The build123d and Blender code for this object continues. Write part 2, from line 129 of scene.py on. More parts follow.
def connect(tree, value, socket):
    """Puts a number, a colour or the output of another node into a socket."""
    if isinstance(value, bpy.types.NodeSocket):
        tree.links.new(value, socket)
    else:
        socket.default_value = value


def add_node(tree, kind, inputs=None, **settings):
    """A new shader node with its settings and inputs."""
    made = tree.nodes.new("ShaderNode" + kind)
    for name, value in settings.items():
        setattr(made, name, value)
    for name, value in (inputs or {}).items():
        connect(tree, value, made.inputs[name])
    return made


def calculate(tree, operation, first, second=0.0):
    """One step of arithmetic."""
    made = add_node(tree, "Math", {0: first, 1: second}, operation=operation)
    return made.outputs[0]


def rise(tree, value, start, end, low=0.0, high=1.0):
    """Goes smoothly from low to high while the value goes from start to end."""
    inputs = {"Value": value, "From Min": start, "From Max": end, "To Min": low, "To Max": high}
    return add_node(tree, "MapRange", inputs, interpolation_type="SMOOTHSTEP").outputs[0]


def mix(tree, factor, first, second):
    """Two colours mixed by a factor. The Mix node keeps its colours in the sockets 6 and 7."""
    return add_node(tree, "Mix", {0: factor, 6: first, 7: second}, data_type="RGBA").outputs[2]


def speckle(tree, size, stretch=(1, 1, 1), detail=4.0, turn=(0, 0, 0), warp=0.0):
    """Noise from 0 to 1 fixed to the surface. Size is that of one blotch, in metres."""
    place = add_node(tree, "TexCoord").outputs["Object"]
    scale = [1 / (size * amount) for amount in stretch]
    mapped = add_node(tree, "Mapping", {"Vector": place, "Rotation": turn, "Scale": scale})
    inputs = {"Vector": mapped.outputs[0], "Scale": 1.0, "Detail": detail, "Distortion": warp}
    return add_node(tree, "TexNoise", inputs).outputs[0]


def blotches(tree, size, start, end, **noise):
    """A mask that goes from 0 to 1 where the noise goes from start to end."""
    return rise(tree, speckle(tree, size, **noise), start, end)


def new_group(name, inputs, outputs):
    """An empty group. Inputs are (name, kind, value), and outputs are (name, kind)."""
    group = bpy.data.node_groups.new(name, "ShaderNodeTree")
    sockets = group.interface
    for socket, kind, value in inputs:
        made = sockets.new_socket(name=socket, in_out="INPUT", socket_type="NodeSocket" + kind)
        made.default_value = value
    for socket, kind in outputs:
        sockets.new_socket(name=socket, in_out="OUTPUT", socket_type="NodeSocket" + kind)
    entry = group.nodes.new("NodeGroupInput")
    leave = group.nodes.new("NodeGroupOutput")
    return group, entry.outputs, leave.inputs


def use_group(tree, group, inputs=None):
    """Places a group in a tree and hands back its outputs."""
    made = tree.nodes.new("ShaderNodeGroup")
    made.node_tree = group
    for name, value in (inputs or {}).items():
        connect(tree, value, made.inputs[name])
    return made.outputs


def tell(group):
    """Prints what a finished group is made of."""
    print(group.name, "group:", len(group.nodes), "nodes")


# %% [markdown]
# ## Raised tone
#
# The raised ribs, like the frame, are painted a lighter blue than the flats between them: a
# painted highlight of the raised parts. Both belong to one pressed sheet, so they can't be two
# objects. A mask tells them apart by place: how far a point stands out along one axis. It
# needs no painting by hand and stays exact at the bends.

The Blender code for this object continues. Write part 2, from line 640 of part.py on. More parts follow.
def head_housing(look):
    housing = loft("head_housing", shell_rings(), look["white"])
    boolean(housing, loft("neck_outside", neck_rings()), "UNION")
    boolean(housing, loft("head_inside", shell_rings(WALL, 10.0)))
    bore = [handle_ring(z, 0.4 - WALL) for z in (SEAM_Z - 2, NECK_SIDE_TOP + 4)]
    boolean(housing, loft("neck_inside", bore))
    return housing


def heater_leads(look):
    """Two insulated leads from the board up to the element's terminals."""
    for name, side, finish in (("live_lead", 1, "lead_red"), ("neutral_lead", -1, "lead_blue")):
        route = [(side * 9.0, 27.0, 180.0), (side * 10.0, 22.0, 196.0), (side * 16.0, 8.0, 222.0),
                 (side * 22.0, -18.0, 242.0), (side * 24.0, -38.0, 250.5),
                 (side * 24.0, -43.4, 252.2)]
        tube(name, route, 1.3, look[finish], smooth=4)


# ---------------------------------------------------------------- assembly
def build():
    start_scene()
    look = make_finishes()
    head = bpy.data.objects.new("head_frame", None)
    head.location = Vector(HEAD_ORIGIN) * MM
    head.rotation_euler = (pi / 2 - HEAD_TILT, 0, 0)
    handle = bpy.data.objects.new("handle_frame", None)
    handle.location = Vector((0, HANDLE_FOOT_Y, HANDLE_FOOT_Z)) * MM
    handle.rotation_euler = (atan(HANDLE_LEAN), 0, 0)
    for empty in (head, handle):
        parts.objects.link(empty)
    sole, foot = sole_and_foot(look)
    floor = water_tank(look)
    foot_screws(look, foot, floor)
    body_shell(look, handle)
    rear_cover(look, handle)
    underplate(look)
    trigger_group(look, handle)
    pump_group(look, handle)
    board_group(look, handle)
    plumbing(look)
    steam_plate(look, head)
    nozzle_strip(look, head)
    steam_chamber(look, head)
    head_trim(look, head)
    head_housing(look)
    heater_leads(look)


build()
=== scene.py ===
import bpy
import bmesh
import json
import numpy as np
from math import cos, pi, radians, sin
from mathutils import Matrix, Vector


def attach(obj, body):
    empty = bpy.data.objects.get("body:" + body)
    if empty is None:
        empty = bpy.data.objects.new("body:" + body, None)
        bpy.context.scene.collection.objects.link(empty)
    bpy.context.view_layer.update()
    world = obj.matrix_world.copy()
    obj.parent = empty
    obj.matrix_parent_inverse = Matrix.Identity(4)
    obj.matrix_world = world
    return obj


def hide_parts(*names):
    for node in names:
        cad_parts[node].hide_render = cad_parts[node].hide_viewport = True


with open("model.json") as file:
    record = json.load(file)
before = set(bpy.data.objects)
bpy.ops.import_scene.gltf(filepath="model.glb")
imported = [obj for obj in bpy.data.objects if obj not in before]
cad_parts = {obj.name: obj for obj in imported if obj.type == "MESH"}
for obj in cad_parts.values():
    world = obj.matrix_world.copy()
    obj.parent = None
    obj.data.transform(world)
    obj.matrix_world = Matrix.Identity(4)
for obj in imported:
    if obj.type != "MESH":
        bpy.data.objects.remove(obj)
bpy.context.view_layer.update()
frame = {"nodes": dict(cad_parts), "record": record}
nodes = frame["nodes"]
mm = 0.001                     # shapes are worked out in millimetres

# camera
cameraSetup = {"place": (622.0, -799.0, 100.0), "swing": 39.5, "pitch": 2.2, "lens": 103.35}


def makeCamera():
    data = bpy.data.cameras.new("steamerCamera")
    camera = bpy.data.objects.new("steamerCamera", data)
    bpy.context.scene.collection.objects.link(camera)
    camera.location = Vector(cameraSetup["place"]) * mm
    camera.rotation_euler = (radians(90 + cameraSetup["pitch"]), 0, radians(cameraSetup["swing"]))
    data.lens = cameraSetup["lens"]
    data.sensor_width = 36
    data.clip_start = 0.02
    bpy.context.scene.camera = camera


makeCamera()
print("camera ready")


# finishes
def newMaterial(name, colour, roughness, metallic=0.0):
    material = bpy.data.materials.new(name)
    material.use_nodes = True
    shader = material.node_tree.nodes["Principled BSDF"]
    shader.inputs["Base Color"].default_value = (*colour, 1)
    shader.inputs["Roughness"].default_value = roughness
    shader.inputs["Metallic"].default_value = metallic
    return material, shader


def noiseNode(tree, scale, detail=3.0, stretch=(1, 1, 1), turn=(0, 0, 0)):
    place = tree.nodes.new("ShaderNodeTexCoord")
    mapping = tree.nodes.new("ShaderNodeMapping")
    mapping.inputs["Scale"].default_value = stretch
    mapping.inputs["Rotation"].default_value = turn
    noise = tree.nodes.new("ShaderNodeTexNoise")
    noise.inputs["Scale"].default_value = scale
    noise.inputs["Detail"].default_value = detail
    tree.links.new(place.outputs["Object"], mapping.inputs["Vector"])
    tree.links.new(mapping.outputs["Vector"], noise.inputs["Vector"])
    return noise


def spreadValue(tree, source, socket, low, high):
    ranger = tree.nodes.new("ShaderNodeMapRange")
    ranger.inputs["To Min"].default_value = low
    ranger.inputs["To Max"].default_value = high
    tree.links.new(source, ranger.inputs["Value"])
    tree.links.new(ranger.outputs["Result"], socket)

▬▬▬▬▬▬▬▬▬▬

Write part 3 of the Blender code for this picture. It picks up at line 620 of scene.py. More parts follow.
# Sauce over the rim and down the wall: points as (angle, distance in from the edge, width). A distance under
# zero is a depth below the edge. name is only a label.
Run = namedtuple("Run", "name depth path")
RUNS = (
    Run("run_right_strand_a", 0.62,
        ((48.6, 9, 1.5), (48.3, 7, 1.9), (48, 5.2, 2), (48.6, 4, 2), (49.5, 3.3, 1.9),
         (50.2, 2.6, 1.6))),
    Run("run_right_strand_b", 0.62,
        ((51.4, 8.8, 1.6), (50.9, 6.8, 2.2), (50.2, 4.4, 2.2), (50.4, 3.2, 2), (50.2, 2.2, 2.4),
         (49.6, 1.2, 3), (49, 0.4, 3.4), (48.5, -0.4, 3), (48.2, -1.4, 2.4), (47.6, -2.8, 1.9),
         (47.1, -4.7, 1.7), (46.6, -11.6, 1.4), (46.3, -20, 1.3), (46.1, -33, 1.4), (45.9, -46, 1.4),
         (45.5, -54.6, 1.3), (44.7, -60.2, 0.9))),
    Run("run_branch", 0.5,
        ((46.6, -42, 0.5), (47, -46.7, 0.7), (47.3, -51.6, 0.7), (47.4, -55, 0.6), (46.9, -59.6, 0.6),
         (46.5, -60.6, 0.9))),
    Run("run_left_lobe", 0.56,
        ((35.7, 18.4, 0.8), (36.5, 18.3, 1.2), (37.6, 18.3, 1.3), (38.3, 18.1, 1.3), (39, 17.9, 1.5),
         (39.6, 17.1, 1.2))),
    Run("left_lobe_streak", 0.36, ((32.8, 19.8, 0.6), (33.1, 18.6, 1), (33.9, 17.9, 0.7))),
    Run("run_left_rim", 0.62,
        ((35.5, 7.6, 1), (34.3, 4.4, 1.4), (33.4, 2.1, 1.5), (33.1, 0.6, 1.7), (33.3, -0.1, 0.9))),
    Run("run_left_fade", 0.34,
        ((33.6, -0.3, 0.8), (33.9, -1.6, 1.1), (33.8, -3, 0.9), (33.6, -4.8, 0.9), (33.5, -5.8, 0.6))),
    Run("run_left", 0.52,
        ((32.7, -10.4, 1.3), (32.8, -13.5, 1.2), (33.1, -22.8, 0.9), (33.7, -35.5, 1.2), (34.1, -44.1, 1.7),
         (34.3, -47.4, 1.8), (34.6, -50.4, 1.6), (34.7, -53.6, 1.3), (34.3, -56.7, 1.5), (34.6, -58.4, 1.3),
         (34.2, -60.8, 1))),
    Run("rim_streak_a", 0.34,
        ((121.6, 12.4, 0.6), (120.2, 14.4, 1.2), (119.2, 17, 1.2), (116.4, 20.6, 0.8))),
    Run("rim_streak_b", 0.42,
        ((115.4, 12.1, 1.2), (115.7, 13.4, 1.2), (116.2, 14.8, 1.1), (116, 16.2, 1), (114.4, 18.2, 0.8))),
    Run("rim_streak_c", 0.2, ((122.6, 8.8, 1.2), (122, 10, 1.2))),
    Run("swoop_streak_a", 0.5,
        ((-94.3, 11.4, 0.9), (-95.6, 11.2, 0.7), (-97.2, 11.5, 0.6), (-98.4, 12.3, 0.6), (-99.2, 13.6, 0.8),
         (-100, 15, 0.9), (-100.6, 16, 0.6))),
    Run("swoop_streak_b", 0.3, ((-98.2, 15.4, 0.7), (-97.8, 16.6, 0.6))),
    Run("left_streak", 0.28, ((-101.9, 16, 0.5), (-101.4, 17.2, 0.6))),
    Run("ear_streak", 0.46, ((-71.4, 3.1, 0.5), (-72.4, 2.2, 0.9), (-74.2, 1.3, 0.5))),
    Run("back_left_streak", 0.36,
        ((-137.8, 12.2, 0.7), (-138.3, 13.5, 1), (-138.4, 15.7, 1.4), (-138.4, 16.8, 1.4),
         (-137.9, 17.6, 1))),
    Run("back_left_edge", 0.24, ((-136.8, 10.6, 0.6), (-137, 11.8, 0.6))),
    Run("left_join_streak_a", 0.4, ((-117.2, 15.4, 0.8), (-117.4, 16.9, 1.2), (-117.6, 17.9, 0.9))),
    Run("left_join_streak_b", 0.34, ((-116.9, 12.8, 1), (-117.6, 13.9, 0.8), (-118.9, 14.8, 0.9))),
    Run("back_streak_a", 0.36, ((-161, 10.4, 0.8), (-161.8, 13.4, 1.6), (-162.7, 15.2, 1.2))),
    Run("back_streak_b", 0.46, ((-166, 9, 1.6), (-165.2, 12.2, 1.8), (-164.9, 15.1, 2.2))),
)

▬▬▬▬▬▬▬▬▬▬

Starting at the line that contains "pump_group(look, handle)" and ending at the line that contains "bpy.context.scene.camera = camera", repeat each line exactly, both ends included, and nothing else.

    pump_group(look, handle)
    board_group(look, handle)
    plumbing(look)
    steam_plate(look, head)
    nozzle_strip(look, head)
    steam_chamber(look, head)
    head_trim(look, head)
    head_housing(look)
    heater_leads(look)


build()
=== scene.py ===
import bpy
import bmesh
import json
import numpy as np
from math import cos, pi, radians, sin
from mathutils import Matrix, Vector


def attach(obj, body):
    empty = bpy.data.objects.get("body:" + body)
    if empty is None:
        empty = bpy.data.objects.new("body:" + body, None)
        bpy.context.scene.collection.objects.link(empty)
    bpy.context.view_layer.update()
    world = obj.matrix_world.copy()
    obj.parent = empty
    obj.matrix_parent_inverse = Matrix.Identity(4)
    obj.matrix_world = world
    return obj


def hide_parts(*names):
    for node in names:
        cad_parts[node].hide_render = cad_parts[node].hide_viewport = True


with open("model.json") as file:
    record = json.load(file)
before = set(bpy.data.objects)
bpy.ops.import_scene.gltf(filepath="model.glb")
imported = [obj for obj in bpy.data.objects if obj not in before]
cad_parts = {obj.name: obj for obj in imported if obj.type == "MESH"}
for obj in cad_parts.values():
    world = obj.matrix_world.copy()
    obj.parent = None
    obj.data.transform(world)
    obj.matrix_world = Matrix.Identity(4)
for obj in imported:
    if obj.type != "MESH":
        bpy.data.objects.remove(obj)
bpy.context.view_layer.update()
frame = {"nodes": dict(cad_parts), "record": record}
nodes = frame["nodes"]
mm = 0.001                     # shapes are worked out in millimetres

# camera
cameraSetup = {"place": (622.0, -799.0, 100.0), "swing": 39.5, "pitch": 2.2, "lens": 103.35}


def makeCamera():
    data = bpy.data.cameras.new("steamerCamera")
    camera = bpy.data.objects.new("steamerCamera", data)
    bpy.context.scene.collection.objects.link(camera)
    camera.location = Vector(cameraSetup["place"]) * mm
    camera.rotation_euler = (radians(90 + cameraSetup["pitch"]), 0, radians(cameraSetup["swing"]))
    data.lens = cameraSetup["lens"]
    data.sensor_width = 36
    data.clip_start = 0.02
    bpy.context.scene.camera = camera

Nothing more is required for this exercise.